I have previously suggested to many readers that for "long text" tasks with lengths not exceeding 2000, they should just try models like NEZHA or RoFormer that do not have fixed length limits, without overthinking techniques. The reason is the same. No matter how many techniques you use, at most you reduce it to linear complexity, and within this length range, the model itself is already nearly linear. Various techniques won't save much.

For readers dutifully using BERT-base, the maxlen generally does not exceed 512, which is far below the aforementioned boundaries. Therefore, please stop complaining about Attention's quadratic complexity taxing the hardware, because the truth is:

BERT is slow primarily because it is truly large, not because of the quadratic complexity of Attention.

The Meaning of "Linear"

As for why there is "far less expectation" regarding Linear Attention, another reason is the failure to analyze the computational volume of Linear Attention from a practical perspective, resulting in overly high expectations.

For an introduction to Linear Attention, you can refer to "Exploration of Linear Attention: Must Attention have a Softmax?"; I will not repeat it here. Simply put, Linear Attention calculates attention in the order of $Q(K^{\top} V)$. Thus, following the previous estimation method, the computational volume for each head in Linear Attention is $2nd^2$, whereas standard Attention is $2n^2 d$. Therefore, if $n > d$, Linear Attention saves computational volume compared to standard Attention. (Note: There is more than one way to achieve linear efficiency in Attention, but generally, the complexity is similar, so the following conclusion is representative.)

For the base version, that means $n > 64$, a boundary that is easily surpassed. So some readers might think, "Every little bit counts," or "Might as well use it." However, this is based on the assumption that standard Attention and Linear Attention both use the same $d$. Readers who have carefully pondered "Performer: Linearizing Attention Complexity with Random Projections" and "Transformer Upgrade Road: 3. From Performer to Linear Attention" know that Linear Attention suffers from a more severe "low-rank bottleneck" than standard Attention. Thus, if you switch to Linear Attention while keeping the same $d$, the performance will drop significantly. To maintain roughly the same effect, Linear Attention needs a larger $d$ (generally about 4 times the original).

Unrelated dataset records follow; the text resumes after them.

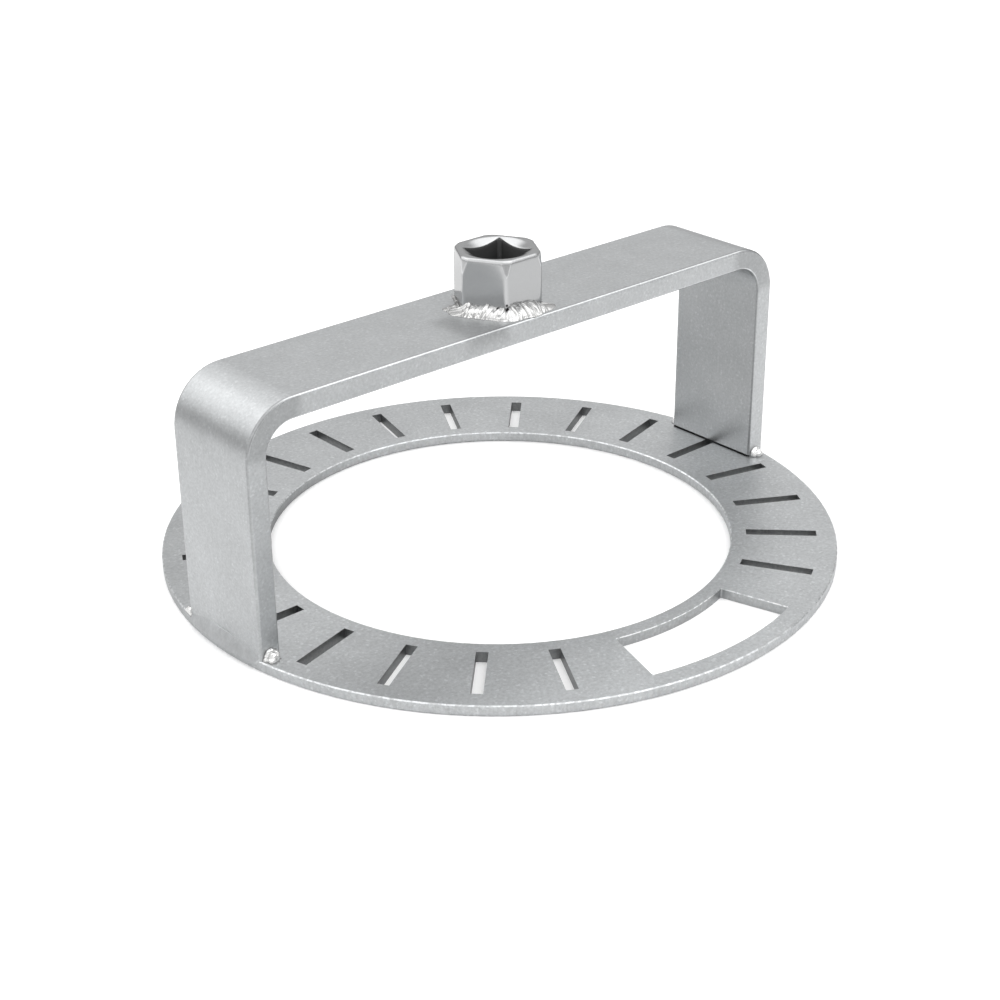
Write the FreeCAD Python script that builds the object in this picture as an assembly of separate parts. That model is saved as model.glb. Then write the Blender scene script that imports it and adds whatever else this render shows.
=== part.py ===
import FreeCAD, Part
import math
import os

# Fuel tank lock ring wrench, a steel weldment. Millimetres, +Z up along the drive.
# The origin is the centre of the ring on its underside, +X runs along the bridge and the window is at -Y.

# Ring, laser-cut from plate
ring_diameter = 190.0
ring_bore = 131.0
plate_thickness = 3.0
plate_edge_break = 0.3
slot_places = 24  # equal places round the ring, the first on +X
slot_width = 3.2
outer_land = 5.5  # plate left between the slots and the ring's outer edge
inner_land = 4.3  # plate left between the slots and the bore
window_direction = -90.0  # degrees from +X
window_angle = 33.0  # degrees between the window's two straight sides
window_corner_radius = 0.5

# Bridge, one flat bar bent into an inverted U
bar_width = 32.0
bar_thickness = 6.0
bar_edge_radius = 0.8
bridge_height = 68.0  # from the plate's upper face to the bar's upper face
bend_inner_radius = 8.5
foot_chamfer = 0.5  # on the inner edge of each foot, which has no weld

# Drive socket, a hexagonal boss with a female square
socket_across_flats = 21.7
socket_height = 15.0
socket_edge_radius = 1.2
socket_top_diameter = 23.3  # across the turned corners at the top face
socket_taper = 9.0  # of the turned corners, degrees from the drive axis
socket_rim_radius = 0.6
drive_square = 13.0
drive_corner_radius = 0.3
mouth_diameter = 18.6
mouth_slope = 24.0  # degrees from the top face

# Welds
socket_bead_reach = 3.8  # along the bar, out from the boss
socket_bead_rise = 3.2  # up the boss
foot_bead_radius = 3.0
seam_radius = 2.8  # of the seam's round bead before it is ground back
seam_inset = 2.0  # from the rim in to the middle of the seam's bead
seam_stand = 0.3  # how far the ground seam still stands out from the rim
seam_rise = 3.2  # of the ground face, from the plate to where it would meet the leg

through = 5.0  # how far a cutter runs past what it cuts
hex_sides = 6
same = 1e-6  # lengths closer than this are equal

# Worked out from the sizes above
ring_radius = ring_diameter / 2
plate_top = plate_thickness
bar_top = plate_top + bridge_height
bend_outer_radius = bend_inner_radius + bar_thickness
socket_top = bar_top + socket_height
socket_corner_reach = socket_across_flats / math.sqrt(3)
hex_step = 360 / hex_sides
slot_inner_radius = ring_bore / 2 + inner_land
slot_outer_radius = ring_radius - outer_land
leg_outer_x = math.sqrt(ring_radius ** 2 - (bar_width / 2) ** 2)  # puts the legs' corners on the rim

up = FreeCAD.Vector(0, 0, 1)
origin = FreeCAD.Vector(0, 0, 0)


def polar(radius, degrees, height=0.0):
    angle = math.radians(degrees)
    return FreeCAD.Vector(radius * math.cos(angle), radius * math.sin(angle), height)


def face_in_xz(corners):
    points = [FreeCAD.Vector(x, 0, z) for x, z in corners]
    return Part.Face(Part.makePolygon(points + points[:1]))


def centred_box(length, width, height, base_z):
    corner = FreeCAD.Vector(-length / 2, -width / 2, base_z)
    return Part.makeBox(length, width, height, corner)


def upright_edges(solid):
    return [edge for edge in solid.Edges if edge.BoundBox.DiagonalLength - edge.BoundBox.ZLength < same]


def turned_plate():
    # The plate's section, with its corners broken, turned about the drive axis.
    inner = ring_bore / 2
    corner = plate_edge_break
    section = face_in_xz([
        (inner + corner, 0),
        (ring_radius - corner, 0),
        (ring_radius, corner),
        (ring_radius, plate_top - corner),
        (ring_radius - corner, plate_top),
        (inner + corner, plate_top),
        (inner, plate_top - corner),
        (inner, corner),
    ])
    return section.revolve(origin, up, 360)


def slot_cutter(degrees):
    length = slot_outer_radius - slot_inner_radius
    corner = FreeCAD.Vector(slot_inner_radius, -slot_width / 2, -through)
    slot = Part.makeBox(length, slot_width, plate_thickness + 2 * through, corner)
    slot.rotate(origin, up, degrees)
    return slot


def window_cutter():
    # A sector between the slots' end circles, with straight radial sides.
    start = window_direction - window_angle / 2
    height = plate_thickness + 2 * through
    base = FreeCAD.Vector(0, 0, -through)
    outer = Part.makeCylinder(slot_outer_radius, height, base, up, window_angle)
    inner = Part.makeCylinder(slot_inner_radius, height, base, up, window_angle)
    sector = outer.cut(inner)
    sector.rotate(origin, up, start)
    return sector.makeFillet(window_corner_radius, upright_edges(sector))


def slotted_ring():
    cutters = [window_cutter()]
    for place in range(slot_places):
        degrees = place * 360 / slot_places
        from_window = abs((degrees - window_direction + 180) % 360 - 180)
        if from_window > window_angle / 2:
            cutters.append(slot_cutter(degrees))
    return turned_plate().cut(cutters)


def bend_arc(side, radius, start, end):
    # One round of a bend, seen along -Y, about the bend's own centre.
    centre_x = leg_outer_x - bend_outer_radius
    centre_z = bar_top - bend_outer_radius
    points = []
    for degrees in (start, (start + end) / 2, end):
        angle = math.radians(degrees)
        x = side * (centre_x + radius * math.cos(angle))
        points.append(FreeCAD.Vector(x, 0, centre_z + radius * math.sin(angle)))
    return Part.Arc(*points).toShape()


def bridge_outline():
    leg_inner_x = leg_outer_x - bar_thickness
    outer = [bend_arc(-1, bend_outer_radius, 0, 90), bend_arc(1, bend_outer_radius, 90, 0)]
    inner = [bend_arc(1, bend_inner_radius, 0, 90), bend_arc(-1, bend_inner_radius, 90, 0)]
    sole = (leg_outer_x, leg_inner_x + foot_chamfer)
    feet = [FreeCAD.Vector(x, 0, plate_top) for x in (sole[0], sole[1], -sole[1], -sole[0])]
    heels = [FreeCAD.Vector(x, 0, plate_top + foot_chamfer) for x in (leg_inner_x, -leg_inner_x)]
    joins = [
        (outer[0].lastVertex(True).Point, outer[1].firstVertex(True).Point),
        (outer[1].lastVertex(True).Point, feet[0]),
        (feet[0], feet[1]),
        (feet[1], heels[0]),
        (heels[0], inner[0].firstVertex(True).Point),
        (inner[0].lastVertex(True).Point, inner[1].firstVertex(True).Point),
        (inner[1].lastVertex(True).Point, heels[1]),
        (heels[1], feet[2]),
        (feet[2], feet[3]),
        (feet[3], outer[0].firstVertex(True).Point),
    ]
    lines = [Part.makeLine(start, end) for start, end in joins]
    return Part.Face(Part.Wire(Part.__sortEdges__(outer + inner + lines)))


def bridge_bar():
    bar = bridge_outline().extrude(FreeCAD.Vector(0, bar_width, 0))
    bar.translate(FreeCAD.Vector(0, -bar_width / 2, 0))
    long_edges = []
    for edge in bar.Edges:
        on_side = abs(abs(edge.CenterOfMass.y) - bar_width / 2) < same
        if on_side and edge.BoundBox.ZMax > plate_top + foot_chamfer + same:
            long_edges.append(edge)
    return bar.makeFillet(bar_edge_radius, long_edges)


def hexagon_prism(base_z, height):
    # Corners lie along the bridge, so two flats run beside the bar's edges.
    corners = [polar(socket_corner_reach, hex_step * side, base_z) for side in range(hex_sides)]
    return Part.Face(Part.makePolygon(corners + corners[:1])).extrude(up * height)


def socket_blank():
    # The hexagon has soft corners, turned to a slight taper towards the top.
    blank = hexagon_prism(bar_top, socket_height)
    blank = blank.makeFillet(socket_edge_radius, upright_edges(blank))
    top_radius = socket_top_diameter / 2
    base_radius = top_radius + socket_height * math.tan(math.radians(socket_taper))
    blank = blank.common(Part.makeCone(base_radius, top_radius, socket_height, up * bar_top))
    rim = [edge for edge in blank.Edges if edge.BoundBox.ZMin > socket_top - same]
    return blank.makeFillet(socket_rim_radius, rim)


def drive_socket():
    square = centred_box(drive_square, drive_square, socket_height + through, bar_top)
    square = square.makeFillet(drive_corner_radius, upright_edges(square))
    mouth_radius = mouth_diameter / 2
    mouth_depth = mouth_radius * math.tan(math.radians(mouth_slope))
    mouth = Part.makeCone(0, mouth_radius, mouth_depth, up * (socket_top - mouth_depth))
    return socket_blank().cut([square, mouth])


def socket_weld():
    # The bead's section runs straight along each flat and turns round each corner of the boss.
    section = face_in_xz([(0, 0), (socket_bead_reach, 0), (0, socket_bead_rise)])
    runs = [hexagon_prism(bar_top, socket_bead_rise)]
    for side in range(hex_sides):
        corner = polar(socket_corner_reach, hex_step * side, bar_top)
        next_corner = polar(socket_corner_reach, hex_step * (side + 1), bar_top)
        along_flat = section.rotated(origin, up, hex_step * (side + 0.5)).translated(corner)
        runs.append(along_flat.extrude(next_corner - corner))
        round_corner = section.rotated(origin, up, hex_step * (side - 0.5)).translated(corner)
        runs.append(round_corner.revolve(corner, up, hex_step))
    bead = runs[0].fuse(runs[1:]).removeSplitter()
    return bead.cut(socket_blank())


def outer_weld(side, ring, bar):
    # A round-ended bead along the rim under the leg's outer face, ground to slope from rim to leg.
    path_radius = ring_radius - seam_inset
    half_angle = math.degrees(math.asin(bar_width / 2 / ring_radius) - seam_radius / ring_radius)
    ends = [polar(path_radius, half_angle * turn, plate_top) for turn in (-1, 1)]
    bead = Part.makeTorus(path_radius, seam_radius, up * plate_top, up, 0, 360, 2 * half_angle)
    bead.rotate(origin, up, -half_angle)
    bead = bead.fuse([Part.makeSphere(seam_radius, point) for point in ends])
    slope = (ring_radius + seam_stand - leg_outer_x) / seam_rise
    floor_radius = ring_radius + seam_stand + slope * plate_top
    bead = bead.common(Part.makeCone(floor_radius, leg_outer_x, plate_top + seam_rise))
    if side < 0:
        bead.rotate(origin, up, 180)
    return bead.cut([ring, bar])


def foot_bead(side, face, ring, bar, seam):
    # A round dab of weld between the plate and the narrow edge of a leg.
    centre = FreeCAD.Vector(side * (leg_outer_x - bar_thickness / 2), face * bar_width / 2, plate_top)
    dab = Part.makeSphere(foot_bead_radius, centre)
    on_plate = Part.makeCylinder(ring_radius - plate_edge_break, foot_bead_radius, up * plate_top)
    return dab.common(on_plate).cut([ring, bar, seam])


ring = slotted_ring()
bar = bridge_bar()
pieces = {
    "slotted_ring": ring,
    "bridge_bar": bar,
    "drive_socket": drive_socket(),
    "socket_weld": socket_weld(),
}
for side, side_name in ((-1, "left"), (1, "right")):
    seam = outer_weld(side, ring, bar)
    pieces[side_name + "_outer_weld"] = seam
    for face, face_name in ((-1, "front"), (1, "rear")):
        pieces[side_name + "_" + face_name + "_weld"] = foot_bead(side, face, ring, bar, seam)

os.makedirs("parts", exist_ok=True)
for name, solid in pieces.items():
    solid.exportStep("parts/" + name + ".step")
    print(name, "solids", len(solid.Solids), "volume", round(solid.Volume, 2), "mm3", "valid", solid.isValid())
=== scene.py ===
import math

import bmesh
import bpy
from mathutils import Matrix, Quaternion, Vector, noise


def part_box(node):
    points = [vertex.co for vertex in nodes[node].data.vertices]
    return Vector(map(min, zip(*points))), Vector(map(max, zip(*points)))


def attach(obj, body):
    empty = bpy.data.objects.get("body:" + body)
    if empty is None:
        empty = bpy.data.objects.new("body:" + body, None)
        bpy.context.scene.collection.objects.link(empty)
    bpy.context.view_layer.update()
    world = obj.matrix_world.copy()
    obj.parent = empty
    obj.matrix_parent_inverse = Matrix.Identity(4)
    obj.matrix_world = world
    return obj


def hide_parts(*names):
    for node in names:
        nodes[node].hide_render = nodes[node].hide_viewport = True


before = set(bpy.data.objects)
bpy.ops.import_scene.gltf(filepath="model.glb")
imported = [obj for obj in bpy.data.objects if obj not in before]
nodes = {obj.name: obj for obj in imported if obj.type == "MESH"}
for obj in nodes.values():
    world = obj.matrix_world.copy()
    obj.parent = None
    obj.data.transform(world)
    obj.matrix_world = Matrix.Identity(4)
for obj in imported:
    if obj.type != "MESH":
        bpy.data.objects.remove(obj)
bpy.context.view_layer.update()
print("frame loaded with", len(nodes), "nodes")

# heights and places that the pieces sit on, in metres
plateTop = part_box("slotted_ring")[1].z
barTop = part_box("bridge_bar")[1].z
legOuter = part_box("bridge_bar")[1].x
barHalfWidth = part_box("bridge_bar")[1].y
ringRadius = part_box("slotted_ring")[1].x
barThickness = 0.006


# node helpers

def addNode(tree, kind, sockets=None, **settings):
    node = tree.nodes.new(kind)
    for name, value in settings.items():
        setattr(node, name, value)
    for name, value in (sockets or {}).items():
        if isinstance(value, bpy.types.NodeSocket):
            tree.links.new(value, node.inputs[name])
        else:
            node.inputs[name].default_value = value
    return node


def calc(tree, operation, *values):
    return addNode(tree, "ShaderNodeMath", dict(enumerate(values)), operation=operation).outputs[0]


def product(tree, *values):
    total = values[0]
    for value in values[1:]:
        total = calc(tree, "MULTIPLY", total, value)
    return total


def vectorCalc(tree, operation, *values):
    node = addNode(tree, "ShaderNodeVectorMath", dict(enumerate(values)), operation=operation)
    return node.outputs["Value" if operation in ("DOT_PRODUCT", "LENGTH", "DISTANCE") else "Vector"]


def xyz(tree, vector):
    return addNode(tree, "ShaderNodeSeparateXYZ", {"Vector": vector}).outputs


def noiseTexture(tree, place, scale, detail, roughness=0.5):
    return addNode(tree, "ShaderNodeTexNoise", {
        "Vector": place, "Scale": scale, "Detail": detail, "Roughness": roughness}).outputs["Fac"]


def remap(tree, value, fromLow, fromHigh, toLow, toHigh, smooth=False):
    node = addNode(tree, "ShaderNodeMapRange", {
        "Value": value, "From Min": fromLow, "From Max": fromHigh, "To Min": toLow, "To Max": toHigh,
    }, interpolation_type="SMOOTHSTEP" if smooth else "LINEAR")
    return node.outputs["Result"]


def stepUp(tree, value, start, end):
    return remap(tree, value, start, end, 0.0, 1.0)


def stepDown(tree, value, start, end):
    return remap(tree, value, start, end, 1.0, 0.0)


def band(tree, value, riseFrom, riseTo, fallFrom, fallTo):
    # 1 where the value lies in the band, and 0 on both sides of it
    return product(tree, stepUp(tree, value, riseFrom, riseTo), stepDown(tree, value, fallFrom, fallTo))


def brighten(tree, mask, more):
    # a tone that climbs from 1 to 1 + more where the mask is 1
    return calc(tree, "MULTIPLY_ADD", mask, more, 1.0)


def darken(tree, mask, depth):
    # a tone that falls from 1 to 1 - depth where the mask is 1
    return calc(tree, "SUBTRACT", 1.0, product(tree, mask, depth))


def opposite(tree, mask):
    return darken(tree, mask, 1.0)


def newGroup(name, inputs, outputs):
    group = bpy.data.node_groups.new(name, "ShaderNodeTree")
    for label, kind in inputs:
        group.interface.new_socket(label, in_out="INPUT", socket_type=kind)
    for label, kind in outputs:
        group.interface.new_socket(label, in_out="OUTPUT", socket_type=kind)
    return group, addNode(group, "NodeGroupInput"), addNode(group, "NodeGroupOutput")


def useGroup(tree, name, sockets):
    return addNode(tree, "ShaderNodeGroup", sockets, node_tree=bpy.data.node_groups[name]).outputs


# shared effects

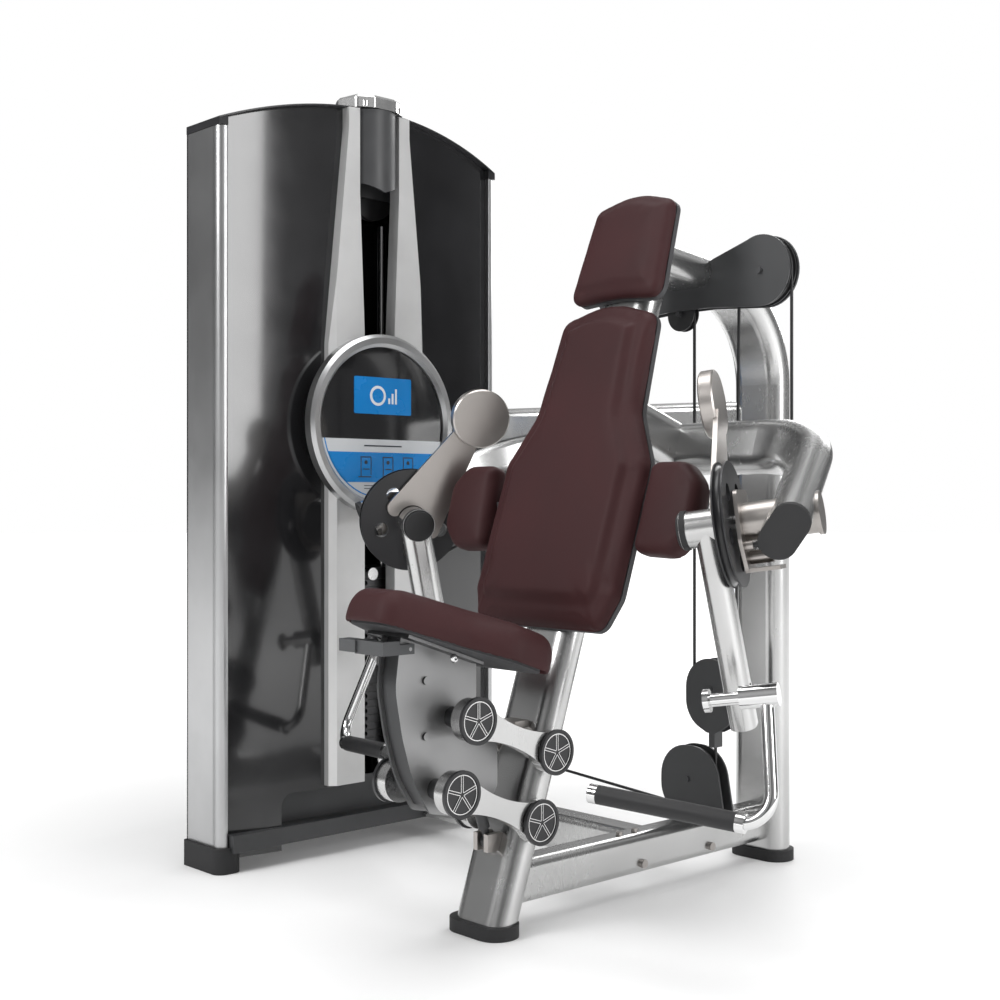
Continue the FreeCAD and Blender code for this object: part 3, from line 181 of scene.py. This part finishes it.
def shade_painted_plate(name, flat, painted_shade_colour):
    """Satin plate with painted shade: its broad side faces keep the flat colour, its rolled edges and other
    faces take a darker painted shade colour.
    """
    finish = Finish(name, flat, metallic=1.0, roughness=0.42)
    normal = finish.tree.nodes.new("ShaderNodeTexCoord").outputs["Normal"]
    split = finish.tree.nodes.new("ShaderNodeSeparateXYZ")
    finish.tree.links.new(normal, split.inputs["Vector"])
    side = finish.add(split.outputs["X"], split.outputs["X"], "MULTIPLY")
    cloud = finish.noise(8.0, 3.0)
    # painted shade: the colour follows the normal, darker where a face turns away from X
    finish.colours(finish.add(side, finish.add(cloud, 0.12, "MULTIPLY")), painted_shade_colour, flat, 0.35, 0.75)
    finish.roughness(finish.ramp(cloud, 0.36, 0.5))
    finish.bump(finish.noise(500.0, 3.0), 0.0001, 0.3)
    return finish.material


silver = brushed("silver frame paint", (0.56, 0.56, 0.557), 0.25, 0.28, (160, 160, 40))
steel = brushed("brushed steel", (0.42, 0.395, 0.375), 0.30, 0.36, (40, 320, 320), 0.10)
chrome = brushed("chrome", (0.72, 0.72, 0.72), 0.07, 0.16, (60, 60, 60), 0.03)
aluminium = brushed("aluminium extrusion", (0.47, 0.473, 0.477), 0.30, 0.34, (400, 400, 6))
trim = brushed("chrome trim", (0.70, 0.70, 0.697), 0.22, 0.30, (160, 160, 40))
light_trim = brushed("silver trim", (0.70, 0.70, 0.697), 0.32, 0.36, (160, 160, 40), metallic=0.55)
plate_steel = brushed("painted plate steel", (0.13, 0.13, 0.133), 0.34, 0.52, (90, 90, 300), 0.2)
panel_black = moulded("gloss tower panel", (0.012, 0.012, 0.013), 0.10, 0.16, 60.0, 0.00004, 0.25, 0.6)
dark_metal = moulded("dark powder coat", (0.045, 0.046, 0.048), 0.36, 0.52)
lever_grey = moulded("dark grey cast lever", (0.06, 0.062, 0.065), 0.34, 0.5)
rubber = moulded("black rubber", (0.016, 0.016, 0.017), 0.55, 0.75, 1100.0, 0.0002)
grip_rubber = moulded("grip rubber", (0.012, 0.012, 0.013), 0.42, 0.6, 1300.0, 0.0003)
plastic = moulded("black plastic", (0.018, 0.018, 0.02), 0.28, 0.42)
pulley_plastic = moulded("pulley nylon", (0.022, 0.022, 0.023), 0.3, 0.45)
board_black = moulded("board edge", (0.05, 0.05, 0.053), 0.5, 0.68, 400.0, 0.0002)
jacket = moulded("cable jacket", (0.010, 0.010, 0.011), 0.3, 0.42, 1500.0)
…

In this case, the computational volume of Linear Attention would be $2n(4d)^2$. If Linear Attention is to be faster than standard Attention, then $n > 16d$. For the base version, this means $n > 1024$, which is also beyond the range most readers encounter. Furthermore, after switching to Linear Attention, the previous conclusions regarding SA and FFN computational volume still hold—namely, that for most sequence lengths, the dominant computational load is still FFN and other linear operations. Switching to Linear Attention will not yield a noticeable speed boost. Thus, in summary:

Unless you are dealing with sequence lengths in the tens of thousands, don't worry about switching to Linear Attention.

Revisiting the Papers

In fact, even without the above analysis, any reader who has seriously read work related to Attention efficiency improvements would reach similar conclusions from certain figures in the papers: so-called "efficient" Attention mechanisms generally only apply to sequence lengths in the thousands or tens of thousands. Only in such scenarios is there a significant performance improvement.

For example, in the earlier work Sparse Transformers, there is a chart showing that the sequence lengths processed are all 3000+:

Sparse Transformer processes lengths that are all 3000+

Take the famous Reformer; the sequence lengths used to demonstrate performance are all in units of K (thousands):

Reformer demonstrates performance with sequence lengths in units of K

The highly praised Longformer is the same:

Longformer demonstrates performance with sequence lengths of several thousands or even tens of thousands

And then there is Google's classic work on Linear Attention, Performer, which shows that even if the sequence length is $2^{12}=4096$, the gap between Performer and Transformer isn't particularly significant:

Performer performance curve

Finally, the relatively newer work Luna provides a fairly comprehensive comparison table, which also supports our conclusion:

Comparison of performance for various improved Attention mechanisms in Luna

From the existing various efficient Attention works, we can conclude: the sequence lengths these improvement works care about are primarily in the thousands. A sequence length with a clear boost in computational efficiency must generally be several thousand. Of course, our discussion here mainly targets time complexity. For spatial complexity—that is, memory occupancy—the degree of reduction is typically larger than the degree of speedup in time complexity, but overall, it's only valuable for long sequences.

Change Your Expectations

Therefore, if your sequence length is only one or two hundred, then stop expecting anything from improvements to Attention itself—just switch to a smaller model. You can hope that in the future, smaller models will achieve the same good results, but do not expect similarly large models to improve efficiency by modifying Attention. To put it bluntly, even if you removed Attention entirely, it wouldn't improve performance by much.